● **WRITTEN EXERCISE**
In the records that follow, the lines from the one containing "for corner, place" to the one containing "record = json.load(file)", inclusive, are to be given again exactly.

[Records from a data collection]
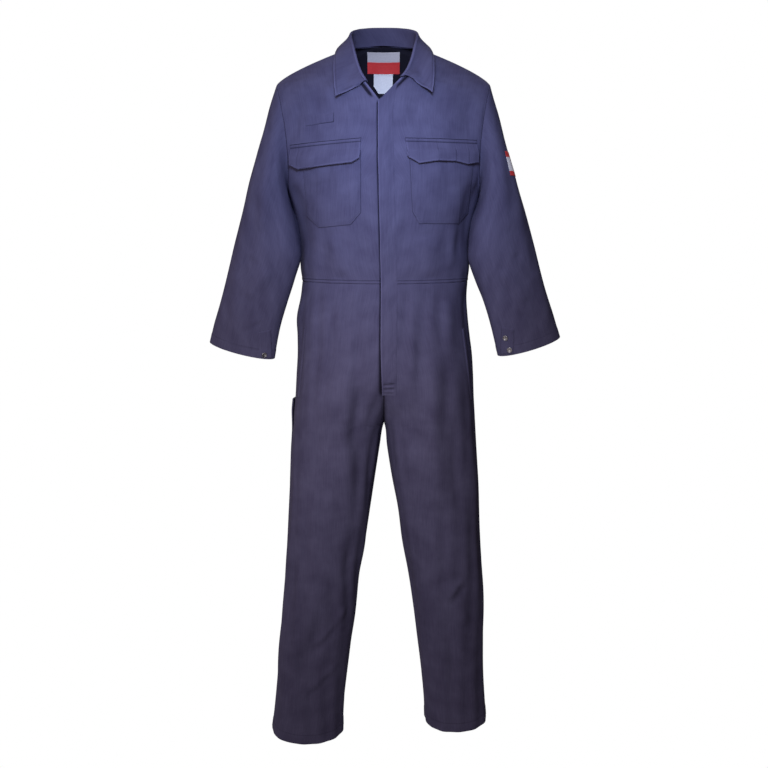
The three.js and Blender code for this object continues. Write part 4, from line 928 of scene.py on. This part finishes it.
def placketSheet():
    rows = np.unique(np.r_[spaced(680, 4, (0, 0.5, 1.1, 2)), 1 - np.arange(3.5, 36, 1.5) / 680])
    rightLine, leftLine = alongLine(placket["rightLine"], rows), alongLine(placket["leftLine"], rows)
    t = spaced(36, 1.8, (0, 0.5, 1.1))
    flat = leftLine[:, None] * (1 - t)[None, :, None] + rightLine[:, None] * t[None, :, None]
    a, b = flat[..., 0], flat[..., 1]
    points = layOn(fronts, a, b, passes=4)
    sheet = sheetOf(points, (0, -1, 0))
    fromLeft, fromRight = sheet["edges"]["start"], sheet["edges"]["end"]
    height = 0.5 + placket["thickness"] + placket["edgeLift"] * (1 - ease(fromLeft / 9))
    height = height - (0.5 + placket["thickness"] - 0.1) * (1 - ease(fromRight / 24))
    fromEnd = sheet["edges"]["top"]
    height = height - (placket["edgeLift"] + 1.2) * (1 - ease(fromEnd / 30)) * (1 - ease((fromLeft - 9) / 3) * 0.5)
    lift(sheet, np.maximum(height, 0.7) + 0.5 * slack(points, 55, 1.0, 12) * ease(fromEnd / 30))
    # Painted highlight along the free edge.
    sheet["shade"] = sheet["shade"] + 0.9 * np.exp(-((fromLeft / 1.6) ** 2))
    across = ease((fromLeft - 2) / 3) * ease((fromRight - 3) / 6)
    # Ridges and grooves across the fly's end; the grooves are painted dark as shade and the ridges pale as painted
    # highlight.
    for line, darker in placket["endLines"]:
        ridge = across * np.exp(-(((fromEnd - line) / 1.8) ** 2))
        lift(sheet, -0.5 * darker * ridge)
        sheet["shade"] = sheet["shade"] - darker * ridge
    return sheet


sheet = bases["placket"] = placketSheet()
pieces["placket"] = buildSheet("placket_strip", sheet, cloth, placket["thickness"], bevel=0.4)
finishSheet(pieces["placket"], sheet, ["placket"])

# Chest pockets and their flaps; the left flap stands off further
pockets = {
    right: {"top": [(-187, -232), (-52, -232)], "bottom": [(-178, -379), (-150, -406), (-75, -399), (-52, -372)]},
    left: {"top": [(56, -232), (207, -232)], "bottom": [(64, -370), (80, -397), (172, -397), (195, -371)]},
    "thickness": 1.4, "fullness": 2.5, "stitching": (2.0, 4.5),
}
flaps = {
    right: {"top": [(-216, -217), (-51, -204)], "bottom": [(-212, -262), (-193, -273), (-72, -260), (-55, -249)],
            "lift": 8},
    left: {"top": [(47, -204), (213, -206)],
           "bottom": [(54, -247), (79, -262), (120, -256), (160, -256), (189, -262), (212, -256)], "lift": 8},
    "thickness": 2.0, "stitching": 8.4,
}
tab = {"top": [(-182, -150.5), (-113.5, -146.5)], "bottom": [(-178, -176), (-113.5, -168)], "thickness": 1.2}

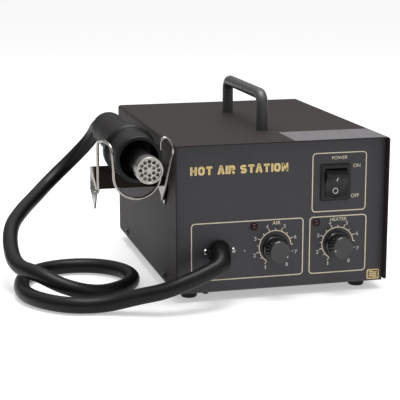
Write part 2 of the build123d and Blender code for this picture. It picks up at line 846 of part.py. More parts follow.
def pump_housing():
    """The pump's two-chamber block with its air spout, and the ears that the arm swings in."""
    with BuildPart() as block:
        slab((-42, -18), (-60, -14), (PUMP_BASE_Z[1], 46))
        fillet(block.edges().filter_by(Axis.Z), 3.0)
        with BuildSketch(Plane.YZ.offset(-42)):
            with Locations((-36, 30)):
                Circle(11.0)
        extrude(amount=8.0, mode=Mode.SUBTRACT)
        with BuildSketch(Plane.XZ.offset(60)):
            with Locations((-30, 30)):
                Circle(3.0)
        extrude(amount=8.0)
        for z in ((ARM_Z[0] - 4, ARM_Z[0] - 0.4), (ARM_Z[1] + 0.4, ARM_Z[1] + 4)):
            slab((-56, -18), (-0.5, 8.5), z)
        slab((-26, -18), (-14.5, 8.5), (PUMP_BASE_Z[1], ARM_Z[1] + 4))
        with BuildSketch(Plane.XY.offset(ARM_Z[0] - 4)):
            with Locations(ARM_PIVOT):
                Circle(PIN_RADIUS + RUNNING)
        extrude(amount=ARM_Z[1] - ARM_Z[0] + 8, mode=Mode.SUBTRACT)
    return block


def pump_diaphragm():
    """The rubber diaphragm in the pump block's mouth, with its hub."""
    face = Plane(origin=(-41.8, -36, 30), x_dir=(-1, 0, 0), z_dir=(0, 1, 0))
    outline = [(-1.5, 0), (-1.5, 10.8), (0.8, 10.8), (0.8, 7.0), (0.0, 6.0), (0.0, 4.5), (5.5, 4.5), (5.5, 0)]
    return turned(face, outline)


def pump_arm():
    """The arm that the coil shakes, with its two pivot pins in one piece."""
    low, high = ARM_Z
    with BuildPart() as arm:
        slab((-54, -51), (-46, 6), ARM_Z)
        with BuildSketch(Plane.XY.offset(low)):
            with Locations(ARM_PIVOT):
                Circle(3.0)
        extrude(amount=high - low)
        with BuildSketch(Plane.XY.offset(low - 3.8)):
            with Locations(ARM_PIVOT):
                Circle(PIN_RADIUS)
        extrude(amount=high - low + 7.6)
    return arm


def pump_magnet():
    """The magnet on the arm, facing the coil's middle pole."""
    with BuildPart() as magnet:
        slab((-55.8, -54), (-27, -13), (24, 36))
    return magnet


def coil_core():
    """The laminated E-shaped core with one pole through the winding."""
    with BuildPart() as core:
        slab((-76, -71), (-40, 0), ARM_Z)
        for y in ((-40, -34), (-25, -15), (-6, 0)):
            slab((-71.5, -58), y, ARM_Z)
    return core


def coil_winding():
    """The copper winding round the core's middle pole."""
    with BuildPart() as winding:
        slab((-70.5, -60), (-31, -9), (ARM_Z[0] - 6, ARM_Z[1] + 6))
        fillet(winding.edges().filter_by(Axis.X), 4.0)
        with BuildSketch(Plane.YZ.offset(-71)):
            with Locations((-20, sum(ARM_Z) / 2)):
                Rectangle(10.4, ARM_Z[1] - ARM_Z[0] + 0.4)
        extrude(amount=12.0, mode=Mode.SUBTRACT)
    return winding


def transport_screw():
    """The screw under the floor that locks the pump for carriage."""
    head = Plane(origin=(*TRANSPORT_SCREW, FOOT_HEIGHT), z_dir=(0, 0, -1))
    return copies(screw(3.3, 4.0, 1.8, 9.0), [head])


def air_tube():
    """The soft tube from the pump's spout to the elbow behind the panel."""
    return bent_rod(AIR_ROUTE, [9.0, 7.0], 4.0)


# Electronics


BOARD = ((6.0, 84.0), (-70.0, 30.0), (22.0, 23.6))
STANDOFFS = [(x, y) for x in (11.0, 79.0) for y in (-65.0, 25.0)]


def circuit_board():
    """The control board, drilled at its corners."""
    with BuildPart() as board:
        slab(*BOARD)
        with BuildSketch(Plane.XY.offset(BOARD[2][0])):
            with Locations(*STANDOFFS):
                Circle(1.7)
        extrude(amount=4.0, mode=Mode.SUBTRACT)
    return board


def board_standoffs():
    """Four posts with a locating pin through the board."""
    up = Plane(origin=(0, 0, FLOOR_TOP), x_dir=UPRIGHT.x_dir, z_dir=UPRIGHT.z_dir)
    rise = BOARD[2][0] - FLOOR_TOP
    outline = [(0, 0), (0, 3.2), (rise, 3.2), (rise, 1.5), (rise + 3.5, 1.5), (rise + 3.5, 0)]
    return copies(turned(up, outline), STANDOFFS)


def heat_sink():
    """The finned aluminium block on the board."""
    with BuildPart() as sink:
        slab((20, 58), (8, 12), (BOARD[2][1], 55))
        for step in range(7):
            fin = 20 + 6 * step
            slab((fin, fin + 2), (12, 24), (BOARD[2][1], 55))
    return sink


def triac():
    """The power device clamped to the heat sink."""
    with BuildPart() as device:
        slab((33, 43), (3.5, 8), (30, 46))
        with BuildSketch(Plane.XY.offset(BOARD[2][1])):
            with Locations((38, 5.5)):
                with GridLocations(2.54, 0, 3, 1):
                    Rectangle(0.9, 0.6)
        extrude(amount=6.4)
    return device


def capacitors():
    """The board's round capacitors."""
    with BuildPart() as cans:
        with BuildSketch(Plane.XY.offset(BOARD[2][1])):
            with Locations((20, -40), (36, -40), (66, -52)):
                Circle(6.0)
        extrude(amount=22.0)
        fillet(cans.edges().group_by(Axis.Z)[-1], 1.0)
    return cans


def transformer_core():
    """The small supply transformer's core on its feet."""
    with BuildPart() as core:
        slab((26, 74), (52, 88), (FLOOR_TOP, 50))
        slab((38, 62), (51, 89), (FLOOR_TOP + 8, 42))
        with BuildSketch(Plane.XZ.offset(-51)):
            with Locations((40, 29.6), (60, 29.6)):
                Rectangle(12, 26)
        extrude(amount=-40, mode=Mode.SUBTRACT)
    return core


def transformer_coil():
    """The transformer's winding round the core's middle leg."""
    with BuildPart() as coil:
        slab((34.3, 65.7), (46, 94), (17, 42.2))
        fillet(coil.edges().filter_by(Axis.Z), 4.0)
        with Locations((50, 70, 29.6)):
            Box(8.4, 38.4, 30, mode=Mode.SUBTRACT)
    return coil


# Rear panel


def mains_inlet():
    """The mains inlet: a flange on the rear panel and a deep socket round its blades."""
    with BuildPart() as inlet:
        with BuildSketch(REAR):
            with Locations((-INLET[0], INLET[1])):
                RectangleRounded(50, 23, 4)
                with GridLocations(40, 0, 2, 1):
                    Circle(1.7, mode=Mode.SUBTRACT)
        extrude(amount=2.5)
        with BuildSketch(REAR):
            with Locations((-INLET[0], INLET[1])):
                Rectangle(27.0, 19.6)
        extrude(amount=-20.0)
        with BuildSketch(REAR.offset(2.5)):
            with Locations((-INLET[0], INLET[1])):
                Rectangle(24.0, 17.0)
        extrude(amount=-18.5, mode=Mode.SUBTRACT)
        with BuildSketch(REAR):
            with Locations(*blade_places()):
                Rectangle(2.2, 4.2)
        extrude(amount=-20.0, mode=Mode.SUBTRACT)
    return inlet


def blade_places():
    """The inlet's three blades, the earth blade a little higher."""
    across, up = -INLET[0], INLET[1]
    return [(across - 7, up - 1.6), (across, up + 2.2), (across + 7, up - 1.6)]


def inlet_pins():
    """The inlet's three blades, out behind as solder tags."""
    with BuildPart() as blades:
        with BuildSketch(REAR.offset(-1.0)):
            with Locations(*blade_places()):
                Rectangle(2.0, 4.0)
        extrude(amount=-24.0)
    return blades


def inlet_screws():
    """The inlet's two screws."""
    places = [
        Plane(origin=(INLET[0] + side * 20, REAR_Y + 2.5, INLET[1]), z_dir=(0, 1, 0))
        for side in (-1, 1)
    ]
    return copies(screw(2.9, 1.7, 1.5, 9.0), places)


def fuse_holder():
    """The fuse holder: a body through the panel and a knurled cap with a slot."""
    axis = Plane(origin=(FUSE[0], REAR_Y, FUSE[1]), x_dir=(0, 1, 0), z_dir=(1, 0, 0))
    outline = [
        (-26, 0),
        (-26, 4.5),
        (-12, 6.0),
        (0, 6.0),
        (0, 8.0),
        (2.0, 8.0),
        (2.6, 6.4),
        (6.6, 6.0),
        (7.0, 5.5),
        (7.0, 0),
    ]
    blank = turned(axis, outline)
    with BuildPart() as holder:
        add(blank.part)
        with BuildSketch(REAR.offset(7.0)):
            with Locations((-FUSE[0], FUSE[1])):
                Rectangle(1.4, 8.0)
        extrude(amount=-1.6, mode=Mode.SUBTRACT)
    return holder


# Every node, in the order of taking the station apart

NODES = {
    "top_cover": top_cover,
    "cover_screws": cover_screws,
    "carry_handle": carry_handle,
    "handle_screws": handle_screws,
    "top_label": top_label,
    "chassis": chassis,
    "front_fascia": front_fascia,
    "foot_screws": foot_screws,
    "switch_body": switch_body,
    "rocker": rocker,
    "lamps": lamps,
    "lamp_bezels": lamp_bezels,
    "pot_nuts": pot_nuts,
    "gland_plate": gland_plate,
    "gland_screws": gland_screws,
    "panel_rivet": panel_rivet,
    "hose_elbow": hose_elbow,
    "hose": hose,
    "handpiece_boot": handpiece_boot,
    "handpiece_handle": handpiece_handle,
    "handpiece_cowl": handpiece_cowl,
    "heater_tube": heater_tube,
    "heater_core": heater_core,
    "tube_baffle": tube_baffle,
    "holder_bracket": holder_bracket,
    "holder_wire": holder_wire,
    "holder_screws": holder_screws,
    "pump_base": pump_base,
    "pump_grommets": pump_grommets,
    "pump_housing": pump_housing,
    "pump_diaphragm": pump_diaphragm,
    "pump_arm": pump_arm,
    "pump_magnet": pump_magnet,
    "coil_core": coil_core,
    "coil_winding": coil_winding,
    "transport_screw": transport_screw,
    "air_tube": air_tube,
    "circuit_board": circuit_board,
    "board_standoffs": board_standoffs,
    "heat_sink": heat_sink,
    "triac": triac,
    "capacitors": capacitors,
    "transformer_core": transformer_core,
    "transformer_coil": transformer_coil,
    "mains_inlet": mains_inlet,
    "inlet_pins": inlet_pins,
    "inlet_screws": inlet_screws,
    "fuse_holder": fuse_holder,
}

for name, build in NODES.items():
    write(build(), name)

for corner, place in FOOT_PLACES.items():
    write(foot(place), f"foot_{corner}")

for name, place in (("air", AIR_DIAL), ("heater", HEATER_DIAL)):
    write(knob(place), f"{name}_knob")
    write(knob_cap(place), f"{name}_knob_cap")
    write(pot_body(place), f"{name}_control")
    write(pot_shaft(place), f"{name}_shaft")
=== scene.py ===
import json
import math

import bmesh
import bpy
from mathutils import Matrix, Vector


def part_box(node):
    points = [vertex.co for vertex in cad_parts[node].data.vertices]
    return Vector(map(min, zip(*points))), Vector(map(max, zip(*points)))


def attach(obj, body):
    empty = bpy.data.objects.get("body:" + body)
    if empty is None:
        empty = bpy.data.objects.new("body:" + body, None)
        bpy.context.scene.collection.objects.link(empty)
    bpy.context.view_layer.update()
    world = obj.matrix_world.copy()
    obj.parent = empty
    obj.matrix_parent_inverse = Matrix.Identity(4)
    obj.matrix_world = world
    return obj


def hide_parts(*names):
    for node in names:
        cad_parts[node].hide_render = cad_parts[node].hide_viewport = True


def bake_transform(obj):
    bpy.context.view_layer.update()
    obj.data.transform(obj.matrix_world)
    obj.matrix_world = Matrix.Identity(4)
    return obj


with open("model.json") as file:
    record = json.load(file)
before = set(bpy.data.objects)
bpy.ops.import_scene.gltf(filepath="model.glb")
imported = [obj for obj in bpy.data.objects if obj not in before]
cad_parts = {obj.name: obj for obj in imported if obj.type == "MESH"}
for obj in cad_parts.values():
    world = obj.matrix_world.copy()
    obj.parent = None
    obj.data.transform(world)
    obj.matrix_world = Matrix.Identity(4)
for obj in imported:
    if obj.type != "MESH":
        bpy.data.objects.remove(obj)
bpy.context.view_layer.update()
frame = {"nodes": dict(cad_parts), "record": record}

MM = 0.001
NODES = frame["nodes"]
COVER_LOW, COVER_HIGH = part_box("top_cover")
HOUSING_X = (COVER_LOW.x + COVER_HIGH.x) / 2
HOUSING_Y = (COVER_LOW.y + COVER_HIGH.y) / 2
PANEL_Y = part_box("front_fascia")[0].y
TUBE_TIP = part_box("heater_tube")[0].y
ARM_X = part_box("holder_bracket")[0].x
WHITE = (1.0, 1.0, 1.0, 1.0)


def at(x, y, z):
    """A point in the row frame, from millimetres off the housing's middle on the bench."""
    return Vector((HOUSING_X + x * MM, HOUSING_Y + y * MM, z * MM))


def map_range(nodes, links, value, start, end, low, high):
    """A node that maps the value from start and end to low and high."""
    node = nodes.new("ShaderNodeMapRange")
    for socket, number in zip(("From Min", "From Max", "To Min", "To Max"), (start, end, low, high)):
        node.inputs[socket].default_value = number
    links.new(value, node.inputs["Value"])
    return node


# ---------------------------------------------------------------- camera, light and floor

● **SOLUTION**
for corner, place in FOOT_PLACES.items():
    write(foot(place), f"foot_{corner}")

for name, place in (("air", AIR_DIAL), ("heater", HEATER_DIAL)):
    write(knob(place), f"{name}_knob")
    write(knob_cap(place), f"{name}_knob_cap")
    write(pot_body(place), f"{name}_control")
    write(pot_shaft(place), f"{name}_shaft")
=== scene.py ===
import json
import math

import bmesh
import bpy
from mathutils import Matrix, Vector


def part_box(node):
    points = [vertex.co for vertex in cad_parts[node].data.vertices]
    return Vector(map(min, zip(*points))), Vector(map(max, zip(*points)))


def attach(obj, body):
    empty = bpy.data.objects.get("body:" + body)
    if empty is None:
        empty = bpy.data.objects.new("body:" + body, None)
        bpy.context.scene.collection.objects.link(empty)
    bpy.context.view_layer.update()
    world = obj.matrix_world.copy()
    obj.parent = empty
    obj.matrix_parent_inverse = Matrix.Identity(4)
    obj.matrix_world = world
    return obj


def hide_parts(*names):
    for node in names:
        cad_parts[node].hide_render = cad_parts[node].hide_viewport = True


def bake_transform(obj):
    bpy.context.view_layer.update()
    obj.data.transform(obj.matrix_world)
    obj.matrix_world = Matrix.Identity(4)
    return obj


with open("model.json") as file:
    record = json.load(file)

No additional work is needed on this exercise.